3 heures du matin, un samedi soir de février, dans le silence pesant d’un appartement endormi. Je suis là, attendant patiemment que quelques anxiolytiques décident de mettre fin à ce calvaire de mes nuits blanches. Blanches comme cette pellicule de neige qui se dépose en fine couche sur les toits environnants. Les flocons dansent au rythme du silence, sans un  bruit, comme de légères plumes givrées que saupoudrait un ciel lourd de nuages pesants. Pesants comme ces mille et un mots qui se fracassent contre les murs de mes insomnies. Alors j’essaie de dompter ces images fugaces et incohérentes pour les coucher sur le papier.
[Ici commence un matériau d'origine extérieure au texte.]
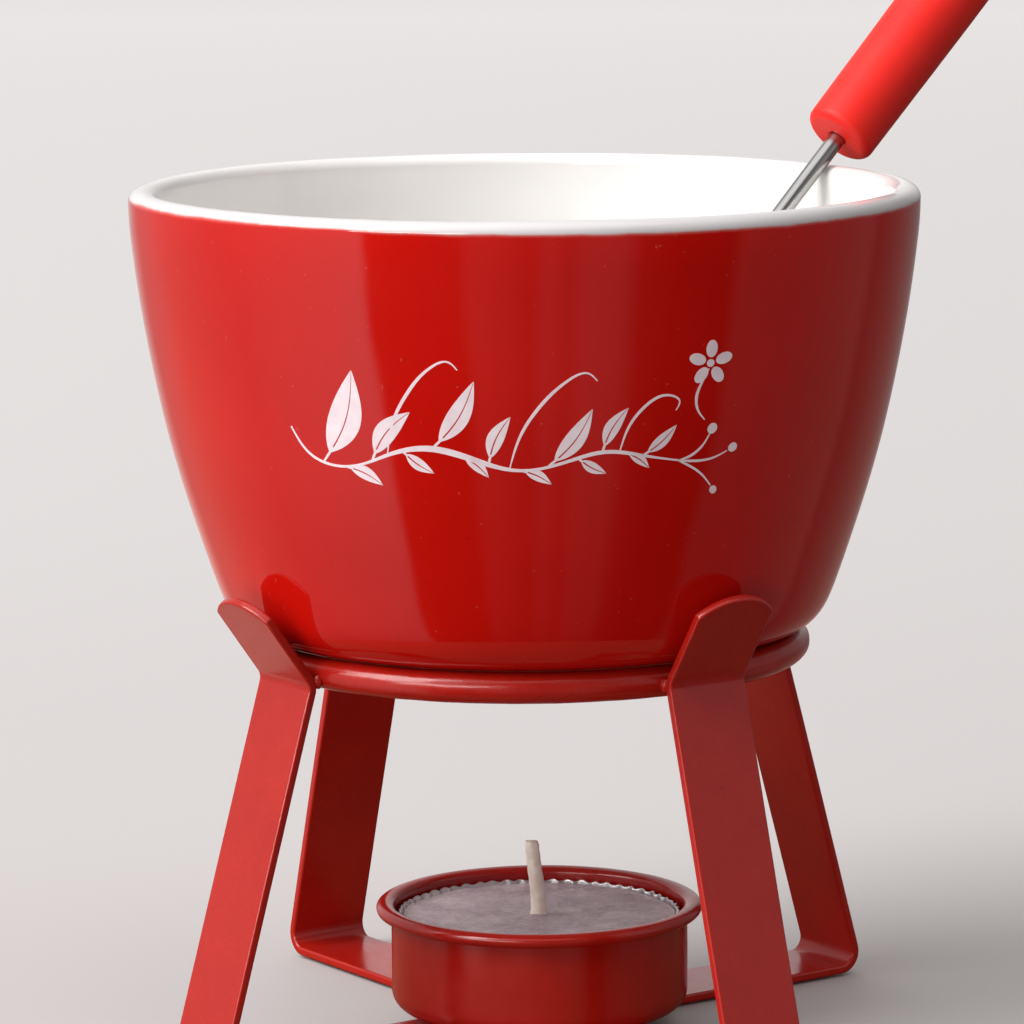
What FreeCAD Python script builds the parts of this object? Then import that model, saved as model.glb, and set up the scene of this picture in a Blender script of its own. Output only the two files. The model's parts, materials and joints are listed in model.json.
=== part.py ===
import FreeCAD, Part
import math
import os

V = FreeCAD.Vector

# ---------------------------------------------------------------------------
# Small tabletop fondue set: glazed bowl on a bent-strip stand over a tealight,
# with one long fork standing in the bowl.  Millimetres, +Z up, origin on the
# floor on the bowl's axis.  Azimuths run from -Y towards +X.
# ---------------------------------------------------------------------------

# bowl
RIM_OUTER_R = 52.6          # outside of the rounded lip
LIP_R = 1.85                # half the thickness of the lip
RIM_TOP_Z = 114.4
BOWL_FLOOR_Z = 58.85        # inside floor
FOOT_RECESS_Z = 53.7        # underside inside the foot ring
FOOT_BOTTOM_Z = 52.2
OUTER_PROFILE = [           # (radius, height) down the outside
    (52.6, 112.55), (52.57, 111.3), (52.5, 109.7), (52.22, 106.7), (51.15, 98.6), (49.75, 90.6), (48.02, 82.5),
    (45.85, 74.4), (43.25, 66.2), (41.3, 60.6), (40.05, 57.9), (38.4, 56.05),
    (36.2, 55.0), (33.2, 54.5)]
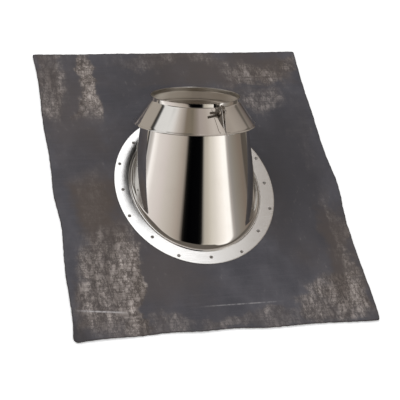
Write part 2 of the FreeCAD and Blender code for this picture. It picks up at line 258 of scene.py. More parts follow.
leadSheet = {
    "thickness": 0.0015,
    "columns": 760,  # round the sheet
    "rows": 64,  # from the opening to the cut edge
    "opening": (0.145, 0.1715),  # half width and half length of the oval opening
    "rowPower": 0.9,  # under 1, rows lie closer together towards the cut edge
    "flat": 0.06,  # how far out from the opening the ring keeps it flat
    "looseWidth": 0.05,  # how wide the change from flat to loose is
    "swell": 0.0010,  # height of the slow dressing waves
    "ripple": 0.00035,  # height of the small dents
    "edgeLift": 0.0012,  # how far the cut edge may stand off the roof
    "rimStart": 0.8,  # share of the way out where the edge begins to lift
    "edgeBulge": 0.0002,  # how far the middle of the cut edge stands out
    "skin": 0.00001,  # how far the sheet stays inside its CAD faces
    "edgeShadeWidth": 0.0032,  # width of the painted shade along the cut edge
    "edgeRagged": 0.0022,  # unevenness of the hand-cut edge
    "raggedShare": 0.6,  # mean of that unevenness, and how far it swings
    # wave lengths and seed of each unevenness
    "raggedWaves": ((0.007, 0.015, 0.031), 5),
    "swellWaves": ((0.16, 0.26, 0.41), 11),
    "rippleWaves": ((0.035, 0.055, 0.085), 23),
    "liftWaves": ((0.12, 0.19), 31),
    # how the outline is found in the frame: greatest height and least reach of its points
    "outlineHeight": 0.0005, "outlineReach": 0.28,
    "colour": (0.051, 0.0495, 0.059, 1.0),
    "bloom": (0.090, 0.086, 0.098, 1.0),
    # colour of the painted shade in the darker places
    "shade": (0.042, 0.039, 0.044, 1.0),
    "tarnish": (0.076, 0.064, 0.062, 1.0),
    "stain": (0.078, 0.060, 0.050, 1.0),
    "dust": (0.128, 0.101, 0.085, 1.0),
    "patina": (0.470, 0.418, 0.388, 1.0),
    # the colour of the cracks, also used for the painted shade along the cut edge
    "crackAndEdgeShade": (0.040, 0.034, 0.031, 1.0),
    # colour of the painted highlight along the folds
    "foldHighlight": (0.42, 0.40, 0.40, 1.0),
    "specular": 0.3, "reliefStrength": 0.4, "reliefDepth": 0.0008,
    # noises: scales, detail, roughness, offset
    "noises": {
        "mottled": ((11.0, 8.0, 8.0), 6.0, 0.62),
        "broad": ((4.2, 3.4, 3.4), 5.0, 0.6, (9.0, 4.0, 0.0)),
        "columns": ((27.0, 3.4, 3.4), 4.0, 0.55, (3.0, 1.0, 0.0)),
        "streaks": ((95.0, 42.0, 42.0), 6.0, 0.74, (2.0, 4.0, 0.0)),
        "cracks": ((58.0, 30.0, 30.0), 6.0, 0.74, (1.0, 7.0, 0.0)),
        "lines": ((12.0, 240.0, 240.0), 3.0, 0.6, (5.0, 2.0, 0.0)),
        "grain": ((420.0, 420.0, 420.0), 3.0, 0.6),
    },
    "wander": {"reach": 0.15, "scale": 9.0, "detail": 5.0, "roughness": 0.6},
    "patchFade": (0.30, 1.05),  # where a patch begins to fade and where it ends
    "fraying": 0.9,  # how far the mottling moves the edge of a patch
    "fleckStrength": 0.16, "brownStrength": 0.8, "patinaRoughness": 0.18,
    "foldHighlightFloor": 0.15,  # share of the painted fold highlight that is left where the streak noise breaks it
    # parts of the relief beside the mottling
    "crackRelief": 0.5, "lineRelief": 0.25, "grainRelief": 0.12,
    # spreads: low and high of the noise, then low and high of what comes out
    "spreads": {
        "covered": (0.05, 0.75), "columns": (0.36, 0.66, 0.10, 1.0),
        "streaks": (0.32, 0.66, 0.15, 1.0), "split": (0.0, 0.055, 0.1, 1.0),
        "lines": (0.36, 0.56, 0.45, 1.0), "fleckStreaks": (0.56, 0.76),
        "fleckMottle": (0.42, 0.62), "bloom": (0.35, 0.75),
        "lineBloom": (0.45, 0.8, 0.0, 0.45), "grainBloom": (0.35, 0.8, 0.0, 0.35),
        "tarnish": (0.46, 0.70, 0.0, 0.7), "dust": (0.35, 0.65),
        "crackColumns": (0.62, 0.42, 0.10, 0.75), "foldHighlight": (0.35, 0.55),
        "cutEdgeShade": (0.1, 0.9, 0.0, 0.85), "rough": (0.3, 0.7, 0.46, 0.58),
    },
    # worn patches: middle x y, half sizes x y, turn in degrees, strength
    "patches": (
        (-0.238, -0.245, 0.09, 0.2, -4.0, 0.85), (-0.185, -0.27, 0.03, 0.19, -6.0, 1.0),
        (-0.205, 0.33, 0.036, 0.15, -5.0, 1.0), (-0.3, 0.32, 0.05, 0.17, 0.0, 0.62),
        (-0.14, -0.36, 0.12, 0.035, 0.0, 0.5), (0.285, -0.32, 0.085, 0.085, 15.0, 0.92),
        (0.215, -0.345, 0.065, 0.06, 0.0, 0.7), (0.225, 0.34, 0.11, 0.055, -10.0, 0.62),
        (0.215, 0.265, 0.085, 0.055, -5.0, 0.55), (0.3, 0.385, 0.05, 0.04, 0.0, 0.75),
        (0.06, -0.36, 0.2, 0.032, 0.0, 0.5), (0.0, 0.395, 0.2, 0.03, 0.0, 0.45),
        (-0.235, -0.04, 0.045, 0.22, 0.0, 0.3), (0.3, 0.15, 0.035, 0.24, 0.0, 0.22),
        (0.32, -0.16, 0.025, 0.2, 0.0, 0.45),
    ),
    # darker places (painted shade), brown stains and pale fold lines (painted highlight): the
    # same values
    # painted shade: the darker places, the largest over the sheet's right side
    "darker": (
        (0.245, 0.03, 0.12, 0.3, 0.0, 0.75), (-0.06, 0.33, 0.13, 0.11, 0.0, 0.55),
        (-0.315, -0.37, 0.05, 0.04, 0.0, 0.9),
    ),
    "brownish": (
        (-0.235, -0.05, 0.065, 0.13, 0.0, 0.85), (0.265, 0.36, 0.07, 0.07, 0.0, 0.6),
        (0.08, 0.365, 0.2, 0.06, 0.0, 0.45), (-0.25, 0.24, 0.09, 0.2, 0.0, 0.4),
        (0.31, -0.2, 0.04, 0.16, 0.0, 0.6),
    ),
    # painted highlights: pale lines along the folds, where they catch the light
    "foldHighlights": (
        (-0.26, -0.3125, 0.06, 0.0026, -7.4, 0.8), (0.046, -0.3185, 0.098, 0.002, -0.3, 0.4),
    ),
}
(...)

Mais curieusement dès que je me décide à tenter d’exprimer ces impressions nocturnes qui freinent mon endormissement, elles disparaissent comme pour me narguer. Et je peine à écrire la moindre phrase intéressante. Alors j’allume une cigarette espérant trouver dans les volutes de ses fumés toxiques de quoi alimenter le feu de mon écriture. Mais à part encombrer un peu plus mes poumons asthmatiques, je sais bien que mon salut n’est pas de ce coté là. Difficile de traduire ce que l’on ressent lorsque justement on ne ressent plus rien, plus aucune émotion. Ni peine, ni joie, rien de rien. Je ne ressens plus rien. Comme si on avait déconnecté la partie émotionnelle de mon cerveau. C’est comme un vide. Mais un vide artificiel. Je sens bien que tout est là, quelque part à l’affût, prêt à jaillir. J’ai l’impression qu’on a gonflé dans ma tête un ballon empli d’un gaz inerte qui anesthésierait toutes mes émotions. Ce n’est nullement douloureux physiquement parlant, mais c’est juste comme une absence, une sorte de sérénité factice plutôt effrayante. Un gouffre où résonne l’écho du rien. Alors j’attends. J’attend je ne sais quoi. Que pourrait-il bien m’arriver à une heure aussi tardive ? Déjà qu’il ne m’arrive rien la journée, il n’y a aucune raison que mes nuits soient plus mouvementées.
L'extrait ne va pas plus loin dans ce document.